Again, I love BotW so I'm not going to attack it. I loved GTA3 back in 2001 and it was another game that did a lot of things that other games did but it brought them all into one nice little package. BoTW follows that pattern and updates the series for a new generation. Great game. Great launch game. If the PS2 launched with GTA3, I'd say the same thing about it.

And, the entire point of my last post: A game can still be great without being revolutionary. BotW is great. It's not revolutionary and it never needed to be. I'm just wondering why YOU seem to need it to be?



Azuren said:
Chrkeller said:

As far as I am concerned only two games were truly revolutionary; Super Mario Bros and Mario 64.  Everything has been evolutionary.  So for me framing BotW as revolutionary is moving goal posts.  The conversation was about what BotW brought to the table in terms of new ideas, and it brought a number of them.  Really it is that simple.  

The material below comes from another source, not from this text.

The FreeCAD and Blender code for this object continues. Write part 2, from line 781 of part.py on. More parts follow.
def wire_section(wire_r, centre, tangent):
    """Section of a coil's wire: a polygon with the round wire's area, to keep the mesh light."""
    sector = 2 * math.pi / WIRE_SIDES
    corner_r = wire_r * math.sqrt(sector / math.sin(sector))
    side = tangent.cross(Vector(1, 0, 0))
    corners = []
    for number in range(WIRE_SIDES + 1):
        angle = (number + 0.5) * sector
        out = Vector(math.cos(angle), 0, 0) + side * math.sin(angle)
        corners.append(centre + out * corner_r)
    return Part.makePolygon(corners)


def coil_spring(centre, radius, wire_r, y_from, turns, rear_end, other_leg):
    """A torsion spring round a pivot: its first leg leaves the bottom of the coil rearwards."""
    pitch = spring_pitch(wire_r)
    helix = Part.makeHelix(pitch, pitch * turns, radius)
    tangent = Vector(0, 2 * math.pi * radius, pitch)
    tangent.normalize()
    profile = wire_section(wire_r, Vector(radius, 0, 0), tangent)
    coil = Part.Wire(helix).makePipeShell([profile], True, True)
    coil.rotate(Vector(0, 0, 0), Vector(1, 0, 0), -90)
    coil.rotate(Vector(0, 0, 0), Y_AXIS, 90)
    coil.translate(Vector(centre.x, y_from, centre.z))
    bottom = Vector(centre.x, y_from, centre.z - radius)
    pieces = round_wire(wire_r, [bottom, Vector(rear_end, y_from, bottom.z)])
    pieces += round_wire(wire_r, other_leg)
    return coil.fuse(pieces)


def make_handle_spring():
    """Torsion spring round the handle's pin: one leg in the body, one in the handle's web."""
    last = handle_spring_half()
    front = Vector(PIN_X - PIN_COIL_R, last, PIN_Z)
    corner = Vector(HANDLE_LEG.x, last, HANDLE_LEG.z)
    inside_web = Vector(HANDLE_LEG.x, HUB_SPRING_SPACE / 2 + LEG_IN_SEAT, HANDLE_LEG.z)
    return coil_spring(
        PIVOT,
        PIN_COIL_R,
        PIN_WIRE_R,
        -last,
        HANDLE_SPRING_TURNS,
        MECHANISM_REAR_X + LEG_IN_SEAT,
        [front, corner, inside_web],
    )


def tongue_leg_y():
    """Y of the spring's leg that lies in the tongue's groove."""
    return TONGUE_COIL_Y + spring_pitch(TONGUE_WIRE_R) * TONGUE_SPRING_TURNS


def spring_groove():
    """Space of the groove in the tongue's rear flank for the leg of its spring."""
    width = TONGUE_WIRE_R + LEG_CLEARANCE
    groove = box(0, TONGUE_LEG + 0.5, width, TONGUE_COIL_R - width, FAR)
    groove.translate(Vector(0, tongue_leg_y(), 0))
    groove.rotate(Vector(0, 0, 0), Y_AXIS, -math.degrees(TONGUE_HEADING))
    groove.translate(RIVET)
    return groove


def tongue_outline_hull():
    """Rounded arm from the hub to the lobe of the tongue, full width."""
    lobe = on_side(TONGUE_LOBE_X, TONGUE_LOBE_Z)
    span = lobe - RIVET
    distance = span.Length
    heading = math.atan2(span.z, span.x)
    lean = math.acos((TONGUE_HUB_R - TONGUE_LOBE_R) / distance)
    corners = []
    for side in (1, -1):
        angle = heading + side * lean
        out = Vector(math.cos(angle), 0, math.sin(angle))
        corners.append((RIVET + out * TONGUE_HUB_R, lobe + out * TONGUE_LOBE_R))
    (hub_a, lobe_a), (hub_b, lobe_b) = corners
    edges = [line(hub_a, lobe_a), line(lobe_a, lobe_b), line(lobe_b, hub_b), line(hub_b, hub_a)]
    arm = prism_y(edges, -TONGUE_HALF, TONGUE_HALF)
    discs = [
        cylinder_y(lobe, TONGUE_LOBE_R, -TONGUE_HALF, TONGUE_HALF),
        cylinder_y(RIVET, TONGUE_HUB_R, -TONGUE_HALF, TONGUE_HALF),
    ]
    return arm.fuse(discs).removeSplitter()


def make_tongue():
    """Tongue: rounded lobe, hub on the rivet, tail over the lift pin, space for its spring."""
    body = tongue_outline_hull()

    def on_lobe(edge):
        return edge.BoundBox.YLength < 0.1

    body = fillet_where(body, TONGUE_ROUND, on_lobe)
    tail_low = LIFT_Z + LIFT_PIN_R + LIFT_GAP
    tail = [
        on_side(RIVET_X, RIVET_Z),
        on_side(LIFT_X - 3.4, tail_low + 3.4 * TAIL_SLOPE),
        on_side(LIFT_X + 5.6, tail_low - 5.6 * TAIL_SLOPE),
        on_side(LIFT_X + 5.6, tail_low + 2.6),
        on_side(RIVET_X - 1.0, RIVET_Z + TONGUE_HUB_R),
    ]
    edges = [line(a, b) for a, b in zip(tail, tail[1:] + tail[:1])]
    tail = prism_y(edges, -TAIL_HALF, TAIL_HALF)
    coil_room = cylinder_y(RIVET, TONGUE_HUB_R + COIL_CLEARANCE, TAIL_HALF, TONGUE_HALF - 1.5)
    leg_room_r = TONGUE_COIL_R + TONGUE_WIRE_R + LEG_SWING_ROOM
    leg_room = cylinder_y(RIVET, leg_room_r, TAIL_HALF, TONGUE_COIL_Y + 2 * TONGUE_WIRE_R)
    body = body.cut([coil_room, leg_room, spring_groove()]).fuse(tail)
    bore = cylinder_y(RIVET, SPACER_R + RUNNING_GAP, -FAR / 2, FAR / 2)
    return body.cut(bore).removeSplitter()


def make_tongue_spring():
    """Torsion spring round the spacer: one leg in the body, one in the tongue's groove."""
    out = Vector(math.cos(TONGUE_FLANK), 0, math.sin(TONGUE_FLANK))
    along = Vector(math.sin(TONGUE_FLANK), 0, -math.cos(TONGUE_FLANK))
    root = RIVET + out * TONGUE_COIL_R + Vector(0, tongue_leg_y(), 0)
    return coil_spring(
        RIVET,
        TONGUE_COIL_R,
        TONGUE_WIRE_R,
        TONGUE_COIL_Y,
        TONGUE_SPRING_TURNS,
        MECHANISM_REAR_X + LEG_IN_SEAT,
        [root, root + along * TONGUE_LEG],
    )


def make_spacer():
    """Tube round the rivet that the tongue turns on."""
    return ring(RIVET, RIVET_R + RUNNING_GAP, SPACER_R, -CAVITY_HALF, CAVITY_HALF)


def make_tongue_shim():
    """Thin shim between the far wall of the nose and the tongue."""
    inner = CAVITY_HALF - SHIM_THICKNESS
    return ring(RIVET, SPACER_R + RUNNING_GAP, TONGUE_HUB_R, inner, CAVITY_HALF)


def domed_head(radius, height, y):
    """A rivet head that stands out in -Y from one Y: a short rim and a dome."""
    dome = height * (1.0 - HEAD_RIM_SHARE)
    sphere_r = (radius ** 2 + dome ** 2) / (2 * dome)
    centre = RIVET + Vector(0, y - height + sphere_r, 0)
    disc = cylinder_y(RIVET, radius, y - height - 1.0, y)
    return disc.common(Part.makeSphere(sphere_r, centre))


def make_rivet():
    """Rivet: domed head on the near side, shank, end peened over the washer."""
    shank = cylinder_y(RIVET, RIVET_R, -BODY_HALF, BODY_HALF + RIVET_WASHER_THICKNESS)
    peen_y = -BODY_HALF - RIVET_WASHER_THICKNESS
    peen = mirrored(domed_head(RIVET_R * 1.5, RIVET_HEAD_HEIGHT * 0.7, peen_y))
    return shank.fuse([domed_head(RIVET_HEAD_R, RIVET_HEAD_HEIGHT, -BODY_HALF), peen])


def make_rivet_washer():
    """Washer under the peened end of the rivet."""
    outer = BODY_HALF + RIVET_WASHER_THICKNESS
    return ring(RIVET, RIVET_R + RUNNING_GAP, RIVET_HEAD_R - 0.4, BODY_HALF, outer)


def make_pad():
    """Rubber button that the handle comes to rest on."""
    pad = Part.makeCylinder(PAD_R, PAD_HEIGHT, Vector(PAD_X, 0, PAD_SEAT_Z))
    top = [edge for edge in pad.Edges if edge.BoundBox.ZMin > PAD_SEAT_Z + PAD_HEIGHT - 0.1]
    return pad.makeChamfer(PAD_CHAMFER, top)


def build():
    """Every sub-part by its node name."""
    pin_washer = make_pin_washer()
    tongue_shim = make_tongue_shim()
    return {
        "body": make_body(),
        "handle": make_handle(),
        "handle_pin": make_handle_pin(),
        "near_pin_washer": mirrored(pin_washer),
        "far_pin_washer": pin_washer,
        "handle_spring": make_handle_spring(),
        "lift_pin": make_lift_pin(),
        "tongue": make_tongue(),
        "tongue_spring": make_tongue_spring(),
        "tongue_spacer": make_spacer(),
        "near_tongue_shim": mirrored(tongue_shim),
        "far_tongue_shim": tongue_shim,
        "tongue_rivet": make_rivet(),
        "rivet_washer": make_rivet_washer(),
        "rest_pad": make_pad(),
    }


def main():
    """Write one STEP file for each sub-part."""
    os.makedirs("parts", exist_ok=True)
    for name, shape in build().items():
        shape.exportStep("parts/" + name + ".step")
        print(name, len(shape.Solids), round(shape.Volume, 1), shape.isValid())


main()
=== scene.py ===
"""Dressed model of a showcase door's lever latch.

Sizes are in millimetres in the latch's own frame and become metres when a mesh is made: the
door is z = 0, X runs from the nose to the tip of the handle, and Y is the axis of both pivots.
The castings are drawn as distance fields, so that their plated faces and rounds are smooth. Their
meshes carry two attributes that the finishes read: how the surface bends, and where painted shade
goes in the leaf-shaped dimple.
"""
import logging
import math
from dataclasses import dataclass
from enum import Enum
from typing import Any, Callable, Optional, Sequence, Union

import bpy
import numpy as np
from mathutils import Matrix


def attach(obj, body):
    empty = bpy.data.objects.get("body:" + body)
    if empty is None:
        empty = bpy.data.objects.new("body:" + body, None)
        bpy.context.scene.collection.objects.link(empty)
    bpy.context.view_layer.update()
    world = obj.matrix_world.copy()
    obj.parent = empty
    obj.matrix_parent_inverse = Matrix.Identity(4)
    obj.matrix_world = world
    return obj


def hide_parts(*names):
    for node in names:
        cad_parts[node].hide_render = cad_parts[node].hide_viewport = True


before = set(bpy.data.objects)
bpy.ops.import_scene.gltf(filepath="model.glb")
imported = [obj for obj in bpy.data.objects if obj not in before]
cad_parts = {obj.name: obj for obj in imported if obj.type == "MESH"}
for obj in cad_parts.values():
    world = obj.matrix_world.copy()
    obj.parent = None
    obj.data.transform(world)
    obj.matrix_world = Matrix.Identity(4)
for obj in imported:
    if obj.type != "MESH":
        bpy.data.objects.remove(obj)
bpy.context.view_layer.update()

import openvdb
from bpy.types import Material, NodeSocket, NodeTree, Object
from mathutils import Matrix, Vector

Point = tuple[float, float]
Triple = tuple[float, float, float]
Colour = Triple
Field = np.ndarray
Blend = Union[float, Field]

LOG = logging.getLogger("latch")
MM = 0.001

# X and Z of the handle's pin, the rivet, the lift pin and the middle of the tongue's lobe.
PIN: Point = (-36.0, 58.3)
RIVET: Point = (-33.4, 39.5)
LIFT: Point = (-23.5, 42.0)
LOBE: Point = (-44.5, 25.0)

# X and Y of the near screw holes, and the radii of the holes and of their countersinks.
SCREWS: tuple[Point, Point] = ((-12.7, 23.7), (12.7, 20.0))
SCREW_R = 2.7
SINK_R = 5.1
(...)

Halo Shield was an improvement to gaming, evolution.

Mario 64 via 3D and analog controls changed the way games were played, revolution

Whether or not something was revolutionary or groundbreaking was literally the basis for the back-and-forth between Curl and myself. If you're going to involve yourself, the least you could do is know where the goalposts were set before you accuse them of being moved.

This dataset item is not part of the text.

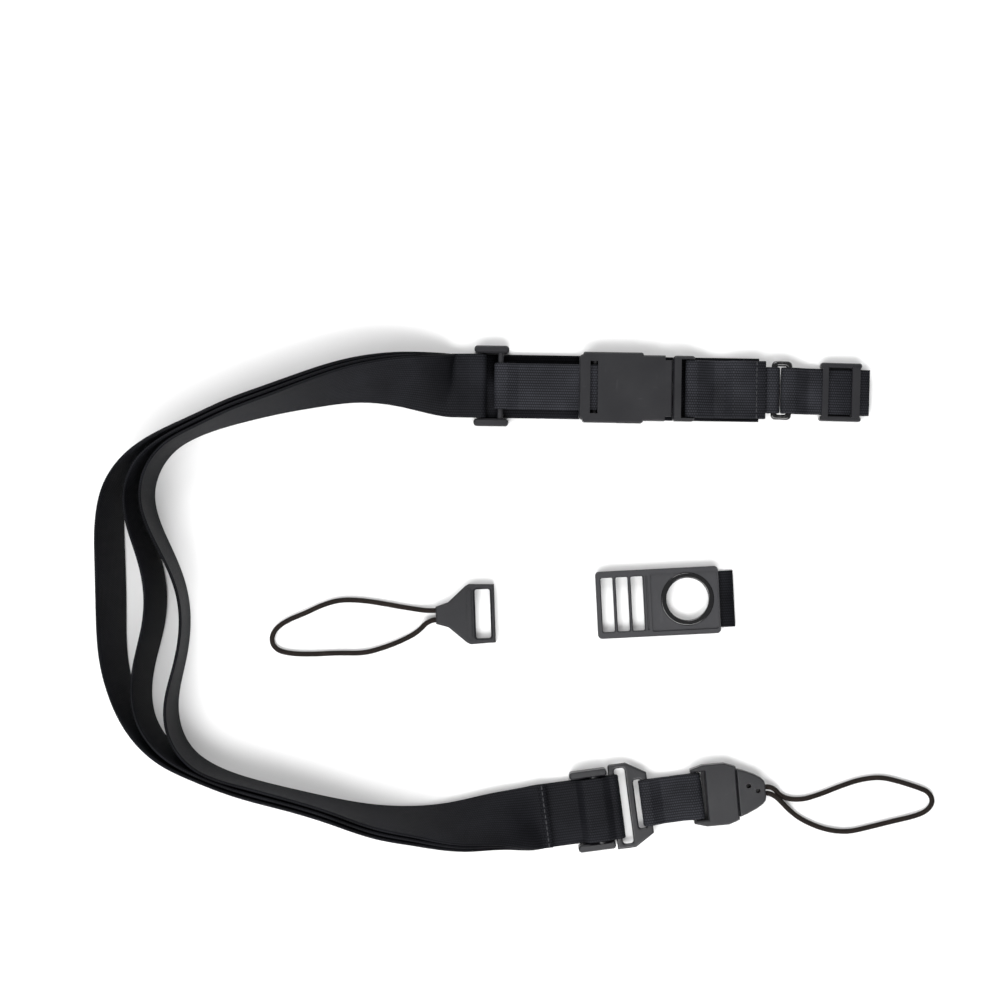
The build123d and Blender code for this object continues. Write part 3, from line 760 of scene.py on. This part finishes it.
@dataclass
class Cord:
    """A free cord that lies along its route's smooth curve.

    Attributes:
        name: The piece's name.
        route: The control points of its curve, from one end to the other.
        length: Its length; not used.
        diameter: Its thickness.
        around: How many faces it has round it.
        resolution: How finely its curve is cut between control points.
    """

    name: str
    route: Sequence[Triple]
    length: float
    diameter: float = 0.002
    around: int = 20
    resolution: int = 24

    def centreline(self) -> np.ndarray:
        """Points along the route's own curve, close together."""
        curve = bpy.data.curves.new(self.name + "_line", "CURVE")
        curve.dimensions = "3D"
        curve.resolution_u = self.resolution
        spline = curve.splines.new("NURBS")
        spline.points.add(len(self.route) - 1)
        for point, place in zip(spline.points, self.route):
            point.co = (*place, 1.0)
        spline.order_u = 3
        spline.use_endpoint_u = True
        line = bpy.data.objects.new(self.name + "_line", curve)
        bpy.context.scene.collection.objects.link(line)
        bpy.context.view_layer.update()
        mesh = bpy.data.meshes.new_from_object(line)
        places = np.array([tuple(v.co) for v in mesh.vertices])
        bpy.data.objects.remove(line)
        bpy.data.meshes.remove(mesh)
        return places

    def build(
        self, material: bpy.types.Material
    ) -> tuple[bpy.types.Object, np.ndarray]:
        """Makes the cord's round mesh.

        Args:
            material: Its finish.

        Returns:
            The piece, and the points that it follows.
        """
        places = self.centreline()
        ways = np.gradient(places, axis=0)
        ways /= np.linalg.norm(ways, axis=1)[:, None]
        left = np.cross((0.0, 0.0, 1.0), ways)
        left /= np.linalg.norm(left, axis=1)[:, None]
        up = np.cross(ways, left)
        turns = np.arange(self.around) * 2 * pi / self.around
        ring = left[:, None] * np.cos(turns)[None, :, None]
        ring += up[:, None] * np.sin(turns)[None, :, None]
        points = places[:, None] + ring * self.diameter / 2
        steps = np.linalg.norm(np.diff(places, axis=0), axis=1)
        uvs = np.empty((*points.shape[:2], 2))
        uvs[..., 0] = (np.arange(self.around) / self.around)[None]
        uvs[..., 1] = np.concatenate([[0.0], np.cumsum(steps)])[:, None]
        faces = tube_faces(len(places), self.around)
        piece = add_piece(
            self.name, points.reshape(-1, 3), faces, uvs.reshape(-1, 2), material
        )
        return piece, places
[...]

I involved myself when you ignorantly claimed BotW didn't have a physics engine, and proceeded to be even more ridiculous with an Okami comparison.  I never made the claim nor backed the claim that BotW was revolutionary.  I simply corrected your false assertions.  Before responding with snarky attitude, you might want to work on that reading comprehension.  



One more thing: Hindsight is 20/20 and we can appreciate how great SMW is and was but in 1991 a lot of people saw it as a step down from SMB3. Less power ups, secrets, variety, etc. Even worse, a lot of gamers and gaming media gave GotY to Sonic the Hedgehog.

Sonic.

The.

Fucking.

Hedgehog.

Even with the GBA Super Mario Advance series, SMW came out before SMB3 as if the third game were the bigger/better title.

Just goes to show that a great game now might not be so great years from now when the dust settles. And a good game now might be considered legendary later on. Tastes change.